Чтобы получить у Борисова дебют, надо было прийти к нему и сказать: «Господин Борисов, я хочу сегодня выступить в программе». Вопрос решался молниеносно: «Пожалуйста.

Дирекцион (ноты) у тебя есть? Миша! А ну, порепетируй с этим пацаном. Вечером он пойдет четвертым номером». И вечером четвертый номер уже развлекал публику. Если то, что он делал, нравилось, его вызывали на бис: «Да-а-а-вай!». Если не нравилось, кричали: «В бу-у-у-удку!»

Известно, что если одесситу сказать, что Одесса – это маленький Париж, то он возмутится: «Одесса – маленький Париж? Париж должен у Одессы ботинки чистить! Одесса – это О-дес-са, и за весь Париж я не отдам даже один наш Городской театр». И это не случайно, потому что Одесский театр действительно великолепен! Утесов писал: «Вы можете смотреть на него снаружи – и это уже удовольствие. Что же касается «внутри», то здесь столько прекрасного, что словами не выразить. Опера! И какая! Итальянская! Одесситы воспитаны на итальянской опере. Они знают многие оперы наизусть. В театре люди сидят с клавирами и даже с партитурами. Они следят за всем – за оркестром и за певцами. Их не обманешь. Они трепетно ждут тенорового «до», баритонального «соль». Они настоящие ценители музыки. “Если певец прошел в Одессе, – гордо заявляют одесситы, – он может ехать куда угодно”».

Нельзя жить в Одессе и не любить оперу. В театральном переулке можно было слышать, как распеваются оперные артисты: из открытых окон постоянно лились звуки из «Травиаты», «Кармен», «Риголетто».

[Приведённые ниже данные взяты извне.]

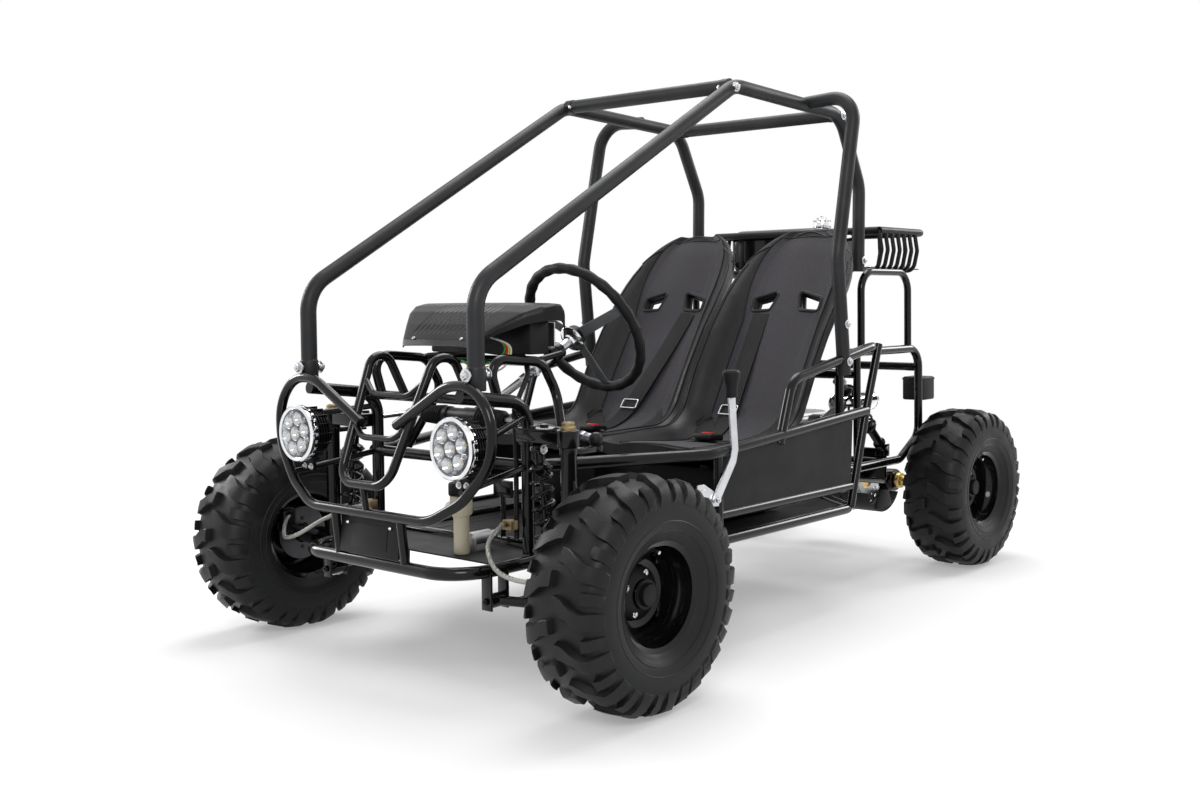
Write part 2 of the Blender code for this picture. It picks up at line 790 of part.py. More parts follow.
def nose_frame():
    """Lamp loops and belt bar of the nose."""
    nose = union("nose_frame", [tube(pipe) for pipe in nose_pipes()])
    nose = cut(nose, grown(floor_pipes() + hoop_pipes()))
    stays = [cut(tube(pipe), grown(tower_pipes())) for pipe in nose_stays()]
    return gloss_black(union("nose_frame", [nose] + stays))


def side_pipes(side):
    """Tubes of one side frame: sill, belt rail, arm rest and uprights."""
    rest_foot_z = BELT_FRONT_Z
    sill = [(SIDE_HALF_WIDTH, PANEL_FRONT_Y, SILL_Z), (SIDE_HALF_WIDTH, SIDE_REAR_Y, SILL_Z)]
    rest = [
        (SIDE_HALF_WIDTH, ARM_REST_FOOT_Y, rest_foot_z),
        (SIDE_HALF_WIDTH, ARM_REST_FRONT_Y, ARM_REST_FRONT_Z),
        (SIDE_HALF_WIDTH, ARM_REST_REAR_Y, ARM_REST_REAR_Z),
        (REAR_HALF_WIDTH, REAR_FRONT_Y, REAR_LOOP_Z - SIDE_TUBE),
    ]
    front_post = [(SIDE_HALF_WIDTH, PANEL_FRONT_Y, FLOOR_Z), (SIDE_HALF_WIDTH, PANEL_FRONT_Y, BELT_FRONT_Z)]
    rear_post = [(SIDE_HALF_WIDTH, SIDE_REAR_Y, FLOOR_Z), (SIDE_HALF_WIDTH, BELT_REAR_Y, BELT_REAR_Z),
                 (SIDE_HALF_WIDTH, ARM_REST_REAR_Y, ARM_REST_REAR_Z)]
    pipes = [belt_rail(side), Pipe([handed(spot, side) for spot in rest], SIDE_TUBE, SIDE_BEND)]
    for line in (sill, front_post, rear_post):
        pipes.append(Pipe([handed(spot, side) for spot in line], HORN_TUBE))
    return pipes


def side_frame(name, side):
    """Side frame with its sheet metal panel."""
    outline = [
        Vector((side * (SIDE_HALF_WIDTH - SHEET / 2), PANEL_FRONT_Y, SILL_Z)),
        Vector((side * (SIDE_HALF_WIDTH - SHEET / 2), SIDE_REAR_Y, SILL_Z)),
        Vector((side * (SIDE_HALF_WIDTH - SHEET / 2), SIDE_REAR_Y + HORN_TUBE, BELT_REAR_Z - SIDE_TUBE)),
        Vector((side * (SIDE_HALF_WIDTH - SHEET / 2), PANEL_FRONT_Y, BELT_FRONT_Z)),
    ]
    panel = plate(outline, Vector((side * SHEET, 0, 0)), "panel")
    frame = union(f"side_frame_{name}", [tube(pipe) for pipe in side_pipes(side)] + [panel])
    return gloss_black(cut(frame, grown(floor_pipes() + tower_pipes() + rear_pipes())))


def cradle_height():
    """Height of the engine cradle, which rests on the pivot tube of the swing arm."""
    return SWING_PIVOT_Z + SWING_TUBE + SIDE_TUBE - SHEET / 2


def rear_pipes():
    """Tubes of the rear frame: side loops, cross tubes, engine cradle and the stands of the rack."""
    pipes = []
    cradle_z = cradle_height()
    for _, side in SIDES:
        post = [(REAR_HALF_WIDTH, REAR_SHOCK_TOP_Y, cradle_z), (REAR_HALF_WIDTH, REAR_SHOCK_TOP_Y, REAR_LOOP_Z)]
        pipes.append(Pipe([handed(spot, side) for spot in post], HORN_TUBE))
        loop = [
            (FLOOR_HALF_WIDTH, FLOOR_REAR_Y + SIDE_TUBE / 2, FLOOR_Z),
            (REAR_HALF_WIDTH, REAR_FRONT_Y, REAR_FOOT_Z),
            (REAR_HALF_WIDTH, REAR_FRONT_Y, REAR_LOOP_Z),
            (REAR_HALF_WIDTH, REAR_LOOP_Y, REAR_LOOP_Z),
            (REAR_HALF_WIDTH, REAR_LOOP_Y, REAR_LOOP_LOW_Z),
            (REAR_HALF_WIDTH, REAR_SHOCK_LOW_Y, cradle_z),
            (REAR_HALF_WIDTH, REAR_FRONT_Y, cradle_z),
        ]
        pipes.append(Pipe([handed(spot, side) for spot in loop], SIDE_TUBE, SIDE_BEND))
        stand_x = REAR_HALF_WIDTH - SHEET
        stand_z = RACK_DECK_Z - HORN_TUBE + SHEET / 2
        stand = [
            (stand_x, BRACE_FOOT_Y, REAR_LOOP_Z),
            (stand_x, BRACE_FOOT_Y, stand_z),
            (stand_x, REAR_LOOP_Y - SIDE_BEND, stand_z),
            (stand_x, REAR_LOOP_Y - SIDE_BEND, REAR_LOOP_Z),
        ]
        pipes.append(Pipe([handed(spot, side) for spot in stand], HORN_TUBE, SIDE_BEND))
    for station, height in (
        (REAR_FRONT_Y, REAR_LOOP_Z - SIDE_BEND),
        (REAR_LOOP_Y, REAR_LOOP_Z - SIDE_BEND),
        (ENGINE_Y - ENGINE_HALF_LENGTH, cradle_z),
        (ENGINE_Y + CRADLE_REACH, cradle_z),
        (REAR_SHOCK_TOP_Y, REAR_SHOCK_TOP_Z + SHOCK_EYE_RADIUS + SIDE_TUBE - SHEET / 2),
    ):
        pipes.append(Pipe(through([Vector((REAR_HALF_WIDTH, station, height))]), SIDE_TUBE))
    return pipes


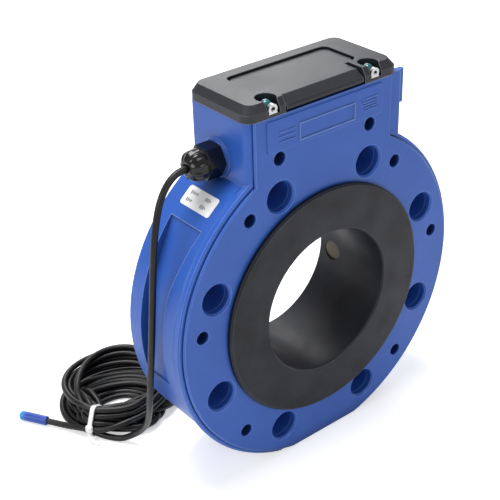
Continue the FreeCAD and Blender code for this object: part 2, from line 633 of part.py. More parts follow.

Но не оперой единой жила Одесса. Был еще цирк. Подобно тому, как сейчас увлекаются футболом, тогда была популярна французская борьба. Для разжигания дополнительного ажиотажа хозяева цирка использовали мальчишек, которые распространяли удивительные небылицы и всякие будоражащие фантастические слухи о «черных масках» и борцах под инициалами. В этой ситуации Леня Вайсбейн проявлял незаурядные актерские способности. Перед наивной публикой разыгрывалась, например, такая сцена. На арену выходил человек в поддевке и, обращаясь к арбитру Ярославцеву, грозился положить на обе лопатки всех участников чемпионата. Ярославцев спрашивал, кто он такой. Человек в поддевке громко отвечал: «Кондуктор из одесского депа». Все зрители требовали немедленной схватки. Ярославцев притормаживал события и объявлял, что сегодня схватка состояться не может, но вот завтра против Кондуктора выступит немецкий борец Шнейдер. Когда новоиспеченный Кондуктор выходил из цирка, его окружала толпа. Вот тут и начиналась роль Лени Вайсбейна. «Ваня, – говорил он с типичным молдавским акцентом, – ребята ждут тебя в депе. Идем, я покажу тебе пару приемов. Бра руле и тур де бра. Ну и парад против обратного пояса. И ты их всех перешлепаешь, как мешки». И они величественно удалялись. Кондуктор же был не кто иной, как известнейший в то время борец Иван Чуфистов.